THE EXERCISE
Filter the lines below, copying only those with the string "objects".

DATA BLOCK

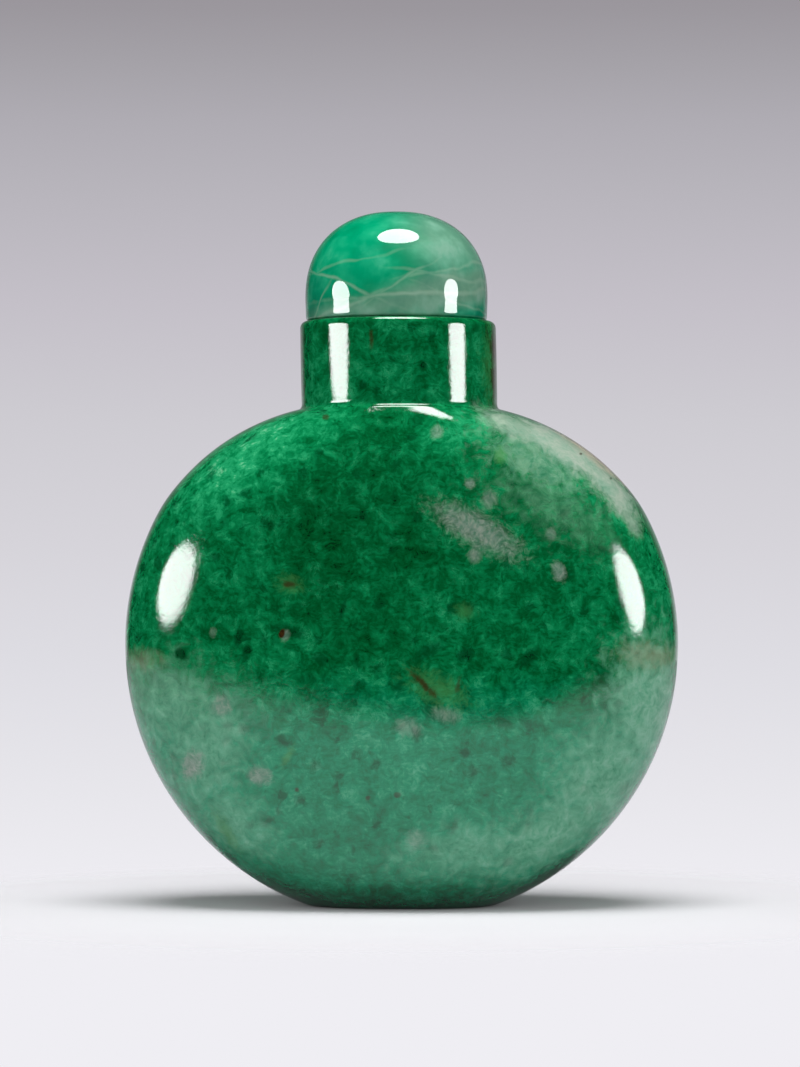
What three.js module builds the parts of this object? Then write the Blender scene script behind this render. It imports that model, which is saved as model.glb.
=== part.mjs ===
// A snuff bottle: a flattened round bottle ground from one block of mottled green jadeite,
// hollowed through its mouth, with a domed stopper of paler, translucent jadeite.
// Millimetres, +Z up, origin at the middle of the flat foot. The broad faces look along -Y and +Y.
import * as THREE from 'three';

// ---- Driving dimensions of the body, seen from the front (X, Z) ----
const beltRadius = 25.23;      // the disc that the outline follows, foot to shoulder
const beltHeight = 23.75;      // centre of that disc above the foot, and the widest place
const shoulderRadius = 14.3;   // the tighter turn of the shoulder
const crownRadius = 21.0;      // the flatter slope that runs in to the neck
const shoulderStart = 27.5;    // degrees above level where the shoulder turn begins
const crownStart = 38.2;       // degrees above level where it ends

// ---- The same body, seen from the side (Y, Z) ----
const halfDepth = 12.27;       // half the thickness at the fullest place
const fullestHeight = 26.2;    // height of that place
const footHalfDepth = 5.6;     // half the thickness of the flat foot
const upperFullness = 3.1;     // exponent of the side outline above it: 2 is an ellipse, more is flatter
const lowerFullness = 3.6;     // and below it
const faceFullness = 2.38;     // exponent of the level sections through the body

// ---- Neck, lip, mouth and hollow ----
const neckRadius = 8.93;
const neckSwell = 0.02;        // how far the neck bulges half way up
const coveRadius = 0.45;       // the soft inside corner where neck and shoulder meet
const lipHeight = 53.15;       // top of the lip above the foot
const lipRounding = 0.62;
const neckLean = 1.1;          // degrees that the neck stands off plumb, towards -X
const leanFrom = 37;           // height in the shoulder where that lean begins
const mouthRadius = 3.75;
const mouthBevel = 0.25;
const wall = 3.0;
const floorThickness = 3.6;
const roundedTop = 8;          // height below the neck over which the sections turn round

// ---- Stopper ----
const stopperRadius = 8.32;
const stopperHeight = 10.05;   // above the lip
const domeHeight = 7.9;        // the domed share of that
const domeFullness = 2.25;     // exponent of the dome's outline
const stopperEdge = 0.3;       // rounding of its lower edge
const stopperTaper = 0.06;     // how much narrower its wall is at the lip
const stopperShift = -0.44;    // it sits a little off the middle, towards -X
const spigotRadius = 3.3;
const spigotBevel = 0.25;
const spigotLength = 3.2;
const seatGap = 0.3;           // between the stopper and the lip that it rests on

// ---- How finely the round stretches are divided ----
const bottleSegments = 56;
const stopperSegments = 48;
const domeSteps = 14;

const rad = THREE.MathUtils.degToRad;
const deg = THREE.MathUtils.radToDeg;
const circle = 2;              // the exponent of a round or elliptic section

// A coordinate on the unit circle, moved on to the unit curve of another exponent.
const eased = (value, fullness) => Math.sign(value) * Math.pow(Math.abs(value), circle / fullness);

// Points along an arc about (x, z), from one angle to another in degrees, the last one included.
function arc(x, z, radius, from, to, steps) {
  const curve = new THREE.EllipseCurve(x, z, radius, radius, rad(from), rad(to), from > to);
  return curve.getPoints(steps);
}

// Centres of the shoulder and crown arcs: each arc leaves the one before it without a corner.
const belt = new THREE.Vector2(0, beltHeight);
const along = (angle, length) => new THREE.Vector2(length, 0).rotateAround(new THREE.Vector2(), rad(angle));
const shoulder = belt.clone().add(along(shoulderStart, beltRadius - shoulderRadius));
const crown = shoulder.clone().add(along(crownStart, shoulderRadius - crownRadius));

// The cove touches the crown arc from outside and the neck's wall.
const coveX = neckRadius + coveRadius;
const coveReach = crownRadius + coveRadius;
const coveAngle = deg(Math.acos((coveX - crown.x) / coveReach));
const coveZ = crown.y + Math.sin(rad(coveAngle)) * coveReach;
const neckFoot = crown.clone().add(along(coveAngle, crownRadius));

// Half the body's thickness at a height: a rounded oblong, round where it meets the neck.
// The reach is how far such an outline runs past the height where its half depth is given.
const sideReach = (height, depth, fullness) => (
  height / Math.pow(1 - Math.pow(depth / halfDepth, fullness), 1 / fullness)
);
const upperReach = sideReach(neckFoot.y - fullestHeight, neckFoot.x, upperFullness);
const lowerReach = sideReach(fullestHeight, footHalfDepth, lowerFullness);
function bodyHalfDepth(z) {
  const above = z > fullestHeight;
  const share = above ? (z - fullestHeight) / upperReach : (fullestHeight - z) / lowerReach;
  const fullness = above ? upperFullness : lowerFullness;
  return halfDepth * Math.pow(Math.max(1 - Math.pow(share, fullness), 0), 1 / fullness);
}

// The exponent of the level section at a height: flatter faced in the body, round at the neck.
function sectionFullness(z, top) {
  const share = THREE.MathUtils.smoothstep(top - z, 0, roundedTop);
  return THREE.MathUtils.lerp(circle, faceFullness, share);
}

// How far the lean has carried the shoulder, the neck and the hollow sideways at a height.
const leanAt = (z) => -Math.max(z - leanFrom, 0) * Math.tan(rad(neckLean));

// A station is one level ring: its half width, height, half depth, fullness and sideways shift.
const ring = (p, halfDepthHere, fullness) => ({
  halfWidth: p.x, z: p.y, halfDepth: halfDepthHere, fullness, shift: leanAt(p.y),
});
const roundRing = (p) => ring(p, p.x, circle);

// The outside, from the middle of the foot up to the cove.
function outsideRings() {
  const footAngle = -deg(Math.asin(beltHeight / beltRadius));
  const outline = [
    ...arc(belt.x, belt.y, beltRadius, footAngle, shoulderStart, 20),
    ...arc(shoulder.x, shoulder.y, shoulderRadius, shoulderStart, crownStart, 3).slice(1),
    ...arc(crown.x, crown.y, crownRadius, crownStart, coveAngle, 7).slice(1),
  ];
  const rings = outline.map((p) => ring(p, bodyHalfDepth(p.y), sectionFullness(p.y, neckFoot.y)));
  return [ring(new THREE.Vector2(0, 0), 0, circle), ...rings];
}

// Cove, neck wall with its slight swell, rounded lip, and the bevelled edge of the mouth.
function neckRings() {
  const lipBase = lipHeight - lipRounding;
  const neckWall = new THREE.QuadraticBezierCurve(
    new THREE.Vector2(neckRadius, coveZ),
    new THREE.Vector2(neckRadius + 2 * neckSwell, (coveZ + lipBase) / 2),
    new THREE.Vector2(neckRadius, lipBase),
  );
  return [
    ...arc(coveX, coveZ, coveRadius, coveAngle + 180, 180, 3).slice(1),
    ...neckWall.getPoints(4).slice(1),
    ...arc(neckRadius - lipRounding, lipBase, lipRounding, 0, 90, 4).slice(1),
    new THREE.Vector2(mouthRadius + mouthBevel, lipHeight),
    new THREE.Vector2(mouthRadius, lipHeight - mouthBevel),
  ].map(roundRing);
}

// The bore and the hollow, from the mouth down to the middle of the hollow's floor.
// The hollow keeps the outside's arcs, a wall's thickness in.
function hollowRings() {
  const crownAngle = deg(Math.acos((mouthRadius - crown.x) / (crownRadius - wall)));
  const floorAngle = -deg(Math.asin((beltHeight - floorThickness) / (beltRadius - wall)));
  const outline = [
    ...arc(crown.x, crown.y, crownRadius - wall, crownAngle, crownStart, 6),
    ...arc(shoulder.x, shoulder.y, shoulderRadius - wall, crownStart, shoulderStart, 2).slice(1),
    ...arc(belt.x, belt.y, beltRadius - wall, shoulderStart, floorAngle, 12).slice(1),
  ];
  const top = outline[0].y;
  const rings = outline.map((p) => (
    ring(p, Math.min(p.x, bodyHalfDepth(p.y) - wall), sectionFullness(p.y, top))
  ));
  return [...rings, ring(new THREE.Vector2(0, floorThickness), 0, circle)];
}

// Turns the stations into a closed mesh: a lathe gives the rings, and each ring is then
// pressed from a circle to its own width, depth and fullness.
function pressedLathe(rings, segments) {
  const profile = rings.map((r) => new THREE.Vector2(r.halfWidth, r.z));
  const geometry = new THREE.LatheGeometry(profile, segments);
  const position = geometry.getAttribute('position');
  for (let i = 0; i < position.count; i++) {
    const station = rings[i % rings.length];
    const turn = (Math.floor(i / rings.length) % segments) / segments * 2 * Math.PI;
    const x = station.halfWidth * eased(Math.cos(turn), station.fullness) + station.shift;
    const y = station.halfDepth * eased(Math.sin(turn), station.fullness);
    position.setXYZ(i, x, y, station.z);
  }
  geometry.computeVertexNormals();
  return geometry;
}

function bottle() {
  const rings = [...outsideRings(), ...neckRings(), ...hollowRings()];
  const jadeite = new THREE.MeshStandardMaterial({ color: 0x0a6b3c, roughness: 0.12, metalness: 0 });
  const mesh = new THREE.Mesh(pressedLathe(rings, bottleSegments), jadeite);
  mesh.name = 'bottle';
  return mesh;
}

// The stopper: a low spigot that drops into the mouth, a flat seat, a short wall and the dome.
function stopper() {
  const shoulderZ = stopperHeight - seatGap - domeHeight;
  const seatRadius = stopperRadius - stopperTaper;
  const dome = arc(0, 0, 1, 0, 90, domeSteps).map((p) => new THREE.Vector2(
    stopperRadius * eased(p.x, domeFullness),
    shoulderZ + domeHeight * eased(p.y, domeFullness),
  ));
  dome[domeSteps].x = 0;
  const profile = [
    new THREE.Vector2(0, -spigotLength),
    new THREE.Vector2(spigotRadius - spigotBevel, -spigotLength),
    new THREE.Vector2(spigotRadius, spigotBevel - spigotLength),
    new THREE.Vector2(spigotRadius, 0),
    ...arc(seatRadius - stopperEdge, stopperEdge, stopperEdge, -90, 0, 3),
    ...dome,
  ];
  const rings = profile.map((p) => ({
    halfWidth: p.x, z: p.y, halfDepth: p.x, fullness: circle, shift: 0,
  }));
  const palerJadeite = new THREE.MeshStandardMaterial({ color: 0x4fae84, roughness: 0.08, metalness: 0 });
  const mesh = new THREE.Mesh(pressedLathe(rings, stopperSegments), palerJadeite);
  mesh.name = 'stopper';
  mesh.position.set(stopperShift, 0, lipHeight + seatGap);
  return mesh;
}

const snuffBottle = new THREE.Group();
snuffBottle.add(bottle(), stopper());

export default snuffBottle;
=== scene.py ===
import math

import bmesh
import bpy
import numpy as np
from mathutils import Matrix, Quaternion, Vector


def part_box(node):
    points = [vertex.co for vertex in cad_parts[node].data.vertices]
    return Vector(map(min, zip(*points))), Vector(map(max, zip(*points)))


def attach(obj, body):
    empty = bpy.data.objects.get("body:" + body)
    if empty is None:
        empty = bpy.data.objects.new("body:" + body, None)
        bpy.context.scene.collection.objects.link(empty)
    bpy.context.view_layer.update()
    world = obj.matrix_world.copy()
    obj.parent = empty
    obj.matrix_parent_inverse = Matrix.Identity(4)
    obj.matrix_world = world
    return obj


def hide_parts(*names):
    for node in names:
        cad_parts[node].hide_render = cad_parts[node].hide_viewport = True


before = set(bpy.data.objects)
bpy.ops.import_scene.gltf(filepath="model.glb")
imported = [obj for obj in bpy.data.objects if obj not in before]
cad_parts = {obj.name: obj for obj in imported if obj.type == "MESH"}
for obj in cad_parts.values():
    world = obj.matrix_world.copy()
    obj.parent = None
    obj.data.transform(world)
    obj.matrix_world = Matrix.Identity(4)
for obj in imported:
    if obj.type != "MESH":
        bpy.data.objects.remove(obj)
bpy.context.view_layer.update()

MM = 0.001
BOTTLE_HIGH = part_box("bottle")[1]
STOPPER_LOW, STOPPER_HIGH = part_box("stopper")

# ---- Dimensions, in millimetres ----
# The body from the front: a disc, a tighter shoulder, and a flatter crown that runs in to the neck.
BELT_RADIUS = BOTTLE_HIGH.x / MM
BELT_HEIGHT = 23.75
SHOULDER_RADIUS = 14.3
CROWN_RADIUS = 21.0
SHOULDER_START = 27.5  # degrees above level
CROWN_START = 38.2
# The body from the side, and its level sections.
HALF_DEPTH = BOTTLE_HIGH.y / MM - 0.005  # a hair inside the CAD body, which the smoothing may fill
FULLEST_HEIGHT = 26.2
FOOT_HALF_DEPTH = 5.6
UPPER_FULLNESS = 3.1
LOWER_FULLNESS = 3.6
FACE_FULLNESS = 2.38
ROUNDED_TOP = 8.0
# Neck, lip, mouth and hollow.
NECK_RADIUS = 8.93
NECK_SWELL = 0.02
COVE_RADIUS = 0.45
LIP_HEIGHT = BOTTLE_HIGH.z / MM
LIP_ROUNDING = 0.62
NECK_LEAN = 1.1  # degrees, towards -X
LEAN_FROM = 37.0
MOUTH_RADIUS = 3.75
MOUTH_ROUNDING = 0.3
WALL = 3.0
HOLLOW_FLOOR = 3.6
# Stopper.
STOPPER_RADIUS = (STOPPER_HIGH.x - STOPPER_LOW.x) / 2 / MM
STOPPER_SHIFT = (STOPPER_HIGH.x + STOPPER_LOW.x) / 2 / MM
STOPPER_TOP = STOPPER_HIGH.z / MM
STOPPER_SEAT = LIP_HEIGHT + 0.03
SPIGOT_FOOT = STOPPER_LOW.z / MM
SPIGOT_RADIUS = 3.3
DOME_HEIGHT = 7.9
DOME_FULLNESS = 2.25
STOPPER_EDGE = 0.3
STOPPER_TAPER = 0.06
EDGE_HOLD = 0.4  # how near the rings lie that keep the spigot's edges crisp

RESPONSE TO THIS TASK
    empty = bpy.data.objects.get("body:" + body)
        empty = bpy.data.objects.new("body:" + body, None)
        bpy.context.scene.collection.objects.link(empty)
before = set(bpy.data.objects)
imported = [obj for obj in bpy.data.objects if obj not in before]
        bpy.data.objects.remove(obj)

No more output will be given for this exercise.